- WHAT IS ASKED:
Below you will find a set of lines. Repeat them all exactly.

- DATA BLOCK:
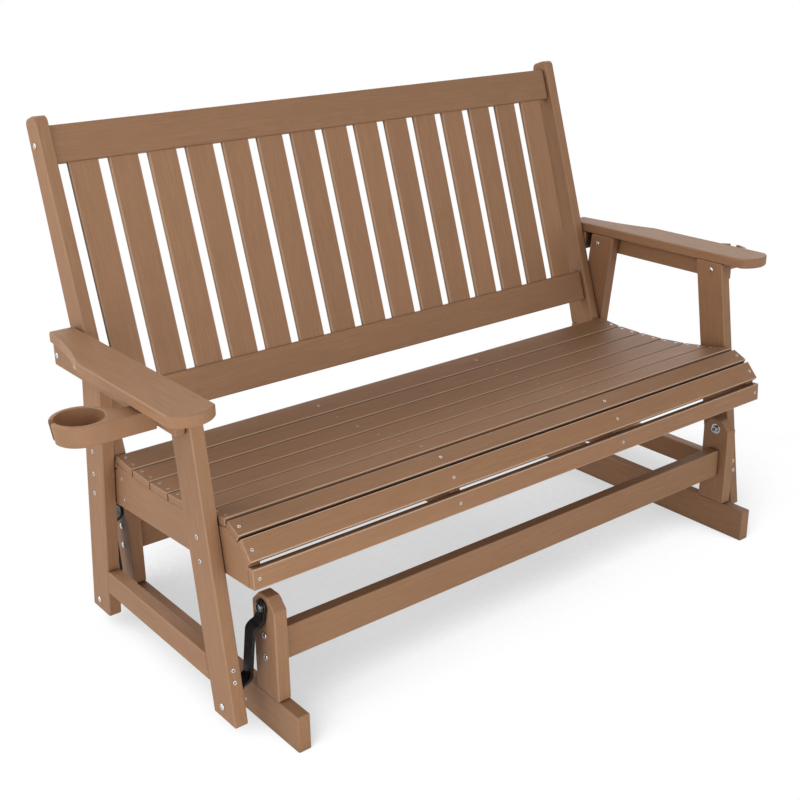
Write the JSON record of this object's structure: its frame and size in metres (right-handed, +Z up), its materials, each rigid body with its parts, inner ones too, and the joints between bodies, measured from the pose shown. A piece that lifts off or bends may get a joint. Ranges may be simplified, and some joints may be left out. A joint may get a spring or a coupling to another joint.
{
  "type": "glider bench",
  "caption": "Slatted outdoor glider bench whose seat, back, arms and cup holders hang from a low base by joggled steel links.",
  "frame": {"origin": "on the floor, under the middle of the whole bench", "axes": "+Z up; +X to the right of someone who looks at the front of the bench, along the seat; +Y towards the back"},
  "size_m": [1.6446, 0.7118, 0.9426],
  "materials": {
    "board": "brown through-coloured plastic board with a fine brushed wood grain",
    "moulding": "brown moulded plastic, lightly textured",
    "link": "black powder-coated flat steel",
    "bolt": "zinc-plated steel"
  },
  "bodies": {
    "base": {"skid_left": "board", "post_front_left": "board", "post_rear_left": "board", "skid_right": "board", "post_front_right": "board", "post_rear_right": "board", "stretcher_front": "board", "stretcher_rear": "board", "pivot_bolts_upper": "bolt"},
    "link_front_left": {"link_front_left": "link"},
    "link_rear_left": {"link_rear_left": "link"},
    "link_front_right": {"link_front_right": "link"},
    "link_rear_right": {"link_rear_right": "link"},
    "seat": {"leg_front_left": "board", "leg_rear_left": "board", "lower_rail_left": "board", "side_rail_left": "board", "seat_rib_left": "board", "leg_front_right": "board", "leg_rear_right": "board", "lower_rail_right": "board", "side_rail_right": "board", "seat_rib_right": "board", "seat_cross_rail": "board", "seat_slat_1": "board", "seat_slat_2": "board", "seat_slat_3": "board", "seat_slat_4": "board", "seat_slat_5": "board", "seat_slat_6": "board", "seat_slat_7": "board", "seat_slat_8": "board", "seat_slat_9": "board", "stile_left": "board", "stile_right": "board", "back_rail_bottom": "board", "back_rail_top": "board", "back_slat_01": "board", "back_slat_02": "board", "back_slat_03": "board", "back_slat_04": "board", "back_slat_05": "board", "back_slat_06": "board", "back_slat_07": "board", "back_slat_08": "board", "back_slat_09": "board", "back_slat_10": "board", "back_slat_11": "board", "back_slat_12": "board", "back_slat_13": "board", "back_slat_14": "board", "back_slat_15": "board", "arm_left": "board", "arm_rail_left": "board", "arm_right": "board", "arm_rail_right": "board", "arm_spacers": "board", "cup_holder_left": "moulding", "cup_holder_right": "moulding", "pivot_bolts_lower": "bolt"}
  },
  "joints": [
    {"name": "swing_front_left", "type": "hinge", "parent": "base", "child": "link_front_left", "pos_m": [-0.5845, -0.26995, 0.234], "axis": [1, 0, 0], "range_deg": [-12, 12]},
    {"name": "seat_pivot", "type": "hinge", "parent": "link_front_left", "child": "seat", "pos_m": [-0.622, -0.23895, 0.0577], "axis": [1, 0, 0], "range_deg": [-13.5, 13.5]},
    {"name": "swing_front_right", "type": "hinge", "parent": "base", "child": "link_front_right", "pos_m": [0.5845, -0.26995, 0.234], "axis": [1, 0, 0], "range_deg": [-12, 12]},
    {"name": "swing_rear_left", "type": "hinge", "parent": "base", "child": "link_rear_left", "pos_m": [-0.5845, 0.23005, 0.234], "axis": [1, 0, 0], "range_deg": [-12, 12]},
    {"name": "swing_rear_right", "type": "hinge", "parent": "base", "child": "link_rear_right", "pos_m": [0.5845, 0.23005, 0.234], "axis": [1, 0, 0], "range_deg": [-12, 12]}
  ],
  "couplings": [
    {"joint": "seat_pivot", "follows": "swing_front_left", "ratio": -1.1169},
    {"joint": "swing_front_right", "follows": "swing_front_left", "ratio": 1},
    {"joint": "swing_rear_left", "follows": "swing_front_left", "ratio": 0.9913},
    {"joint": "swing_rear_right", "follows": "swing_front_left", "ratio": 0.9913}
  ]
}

- FULL SOLUTION:
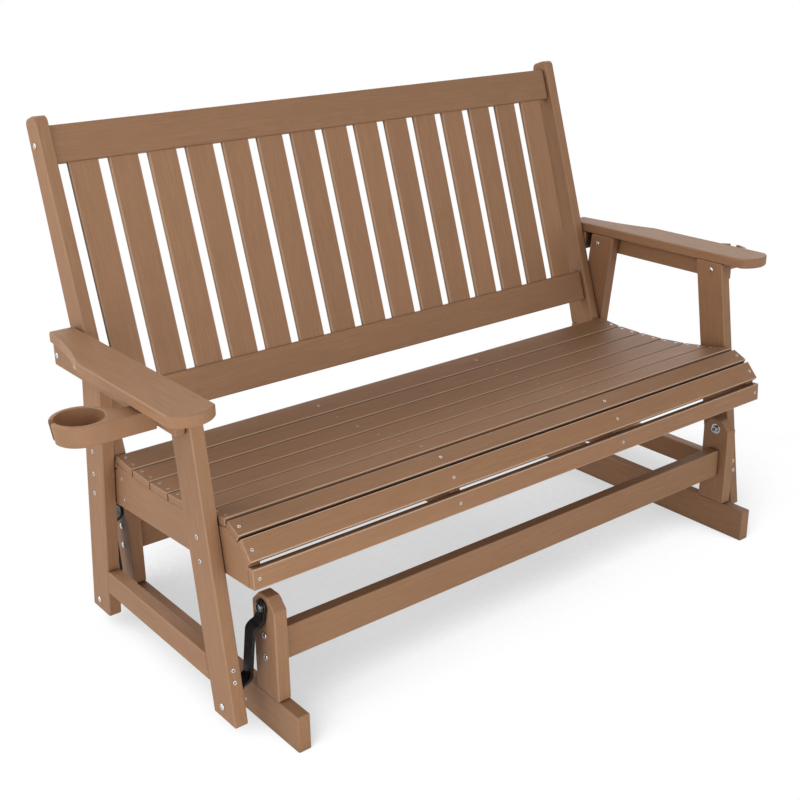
Write the JSON record of this object's structure: its frame and size in metres (right-handed, +Z up), its materials, each rigid body with its parts, inner ones too, and the joints between bodies, measured from the pose shown. A piece that lifts off or bends may get a joint. Ranges may be simplified, and some joints may be left out. A joint may get a spring or a coupling to another joint.
{
  "type": "glider bench",
  "caption": "Slatted outdoor glider bench whose seat, back, arms and cup holders hang from a low base by joggled steel links.",
  "frame": {"origin": "on the floor, under the middle of the whole bench", "axes": "+Z up; +X to the right of someone who looks at the front of the bench, along the seat; +Y towards the back"},
  "size_m": [1.6446, 0.7118, 0.9426],
  "materials": {
    "board": "brown through-coloured plastic board with a fine brushed wood grain",
    "moulding": "brown moulded plastic, lightly textured",
    "link": "black powder-coated flat steel",
    "bolt": "zinc-plated steel"
  },
  "bodies": {
    "base": {"skid_left": "board", "post_front_left": "board", "post_rear_left": "board", "skid_right": "board", "post_front_right": "board", "post_rear_right": "board", "stretcher_front": "board", "stretcher_rear": "board", "pivot_bolts_upper": "bolt"},
    "link_front_left": {"link_front_left": "link"},
    "link_rear_left": {"link_rear_left": "link"},
    "link_front_right": {"link_front_right": "link"},
    "link_rear_right": {"link_rear_right": "link"},
    "seat": {"leg_front_left": "board", "leg_rear_left": "board", "lower_rail_left": "board", "side_rail_left": "board", "seat_rib_left": "board", "leg_front_right": "board", "leg_rear_right": "board", "lower_rail_right": "board", "side_rail_right": "board", "seat_rib_right": "board", "seat_cross_rail": "board", "seat_slat_1": "board", "seat_slat_2": "board", "seat_slat_3": "board", "seat_slat_4": "board", "seat_slat_5": "board", "seat_slat_6": "board", "seat_slat_7": "board", "seat_slat_8": "board", "seat_slat_9": "board", "stile_left": "board", "stile_right": "board", "back_rail_bottom": "board", "back_rail_top": "board", "back_slat_01": "board", "back_slat_02": "board", "back_slat_03": "board", "back_slat_04": "board", "back_slat_05": "board", "back_slat_06": "board", "back_slat_07": "board", "back_slat_08": "board", "back_slat_09": "board", "back_slat_10": "board", "back_slat_11": "board", "back_slat_12": "board", "back_slat_13": "board", "back_slat_14": "board", "back_slat_15": "board", "arm_left": "board", "arm_rail_left": "board", "arm_right": "board", "arm_rail_right": "board", "arm_spacers": "board", "cup_holder_left": "moulding", "cup_holder_right": "moulding", "pivot_bolts_lower": "bolt"}
  },
  "joints": [
    {"name": "swing_front_left", "type": "hinge", "parent": "base", "child": "link_front_left", "pos_m": [-0.5845, -0.26995, 0.234], "axis": [1, 0, 0], "range_deg": [-12, 12]},
    {"name": "seat_pivot", "type": "hinge", "parent": "link_front_left", "child": "seat", "pos_m": [-0.622, -0.23895, 0.0577], "axis": [1, 0, 0], "range_deg": [-13.5, 13.5]},
    {"name": "swing_front_right", "type": "hinge", "parent": "base", "child": "link_front_right", "pos_m": [0.5845, -0.26995, 0.234], "axis": [1, 0, 0], "range_deg": [-12, 12]},
    {"name": "swing_rear_left", "type": "hinge", "parent": "base", "child": "link_rear_left", "pos_m": [-0.5845, 0.23005, 0.234], "axis": [1, 0, 0], "range_deg": [-12, 12]},
    {"name": "swing_rear_right", "type": "hinge", "parent": "base", "child": "link_rear_right", "pos_m": [0.5845, 0.23005, 0.234], "axis": [1, 0, 0], "range_deg": [-12, 12]}
  ],
  "couplings": [
    {"joint": "seat_pivot", "follows": "swing_front_left", "ratio": -1.1169},
    {"joint": "swing_front_right", "follows": "swing_front_left", "ratio": 1},
    {"joint": "swing_rear_left", "follows": "swing_front_left", "ratio": 0.9913},
    {"joint": "swing_rear_right", "follows": "swing_front_left", "ratio": 0.9913}
  ]
}